Q: Have the project's methods changed as technology has evolved?

A: Every year, more people use scanners than type them in by hand. Everything was typed in by hand until about 1989. Now, about 90% are scanned. But we do have enough people that like to type that some people worry that we might alienate them by stressing scanning. If we do put [an emphasis] on scanning, we might find that our volunteers that do typing will go away.

Q: What about you? Do you still manually type books or do you use a page scanner?

A: I'm mostly just holding on to the reins. I'm mostly an administrator.

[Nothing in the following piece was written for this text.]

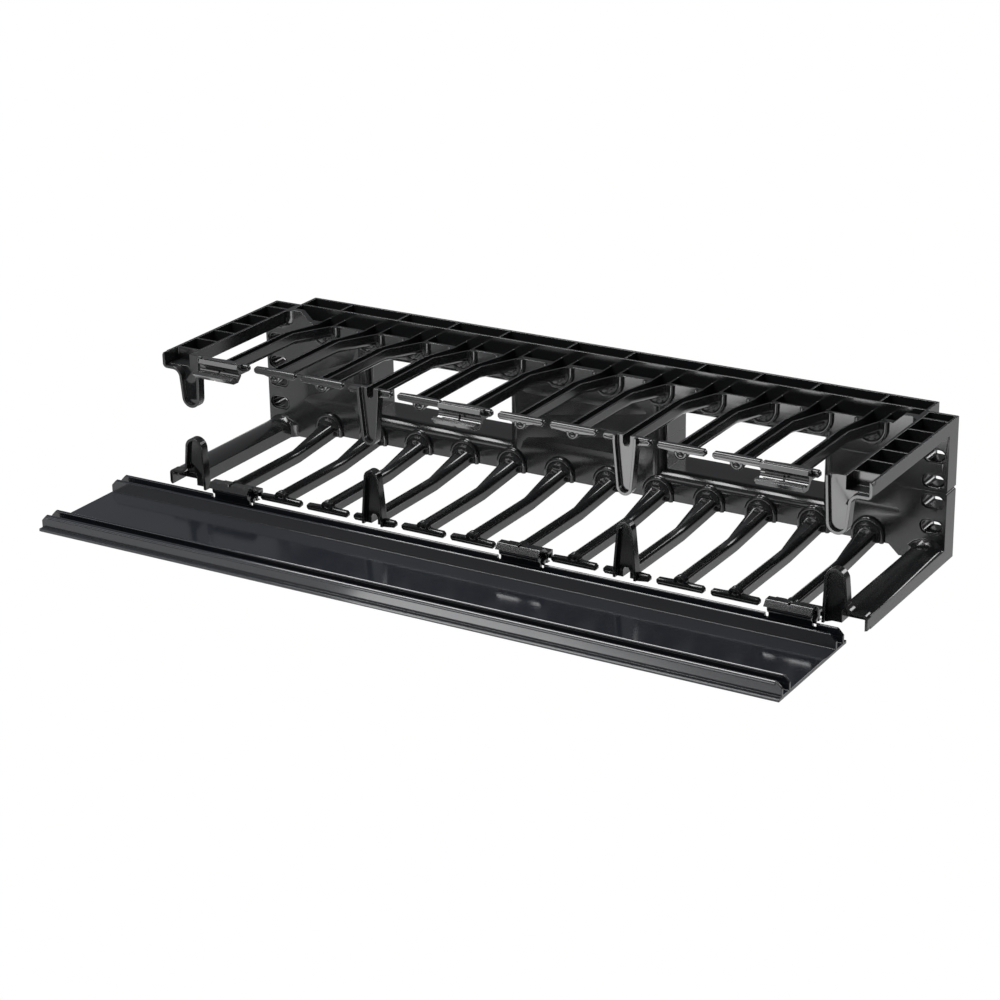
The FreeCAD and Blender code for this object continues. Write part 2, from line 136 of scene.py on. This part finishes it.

I don't get a chance to do the real thing. I've done both, and I can tell you from personal experience that it's a lot more fun to type a book. I once typed in a book that was 1,000 pages and it took nine months. Then I scanned the sequel, which was about 750 pages, and it took maybe three weeks. It's a huge amount more efficient, and a huge amount less fun.

Q: When you founded Project Gutenberg back in 1971, the Internet didn't yet exist. What was your goal for the project at the time and how has it changed as the Internet has moved into homes?

A: Nobody paid any attention to it at all for the first 17 years. The only attention I got was, "Oh, you're the guy who wants to put Shakespeare on the computer. Aren't you crazy." I talked about laptop computers that would hold the entire Library of Congress. The idea is the same today; it's just that the means of accomplishing the idea have accelerated.

Q: What are some of your favorite books or authors?

A: "Alice in Wonderland" was a family classic for us, and my dad was a Shakespeare professor. I do love Shakespeare.

Q: How long can Project Gutenberg keep going?

Every year, people have said, Project Gutenberg isn't going to be here next year. … And every year, I get to say, "Ha ha. Gotcha. You want to bet me on it next year?"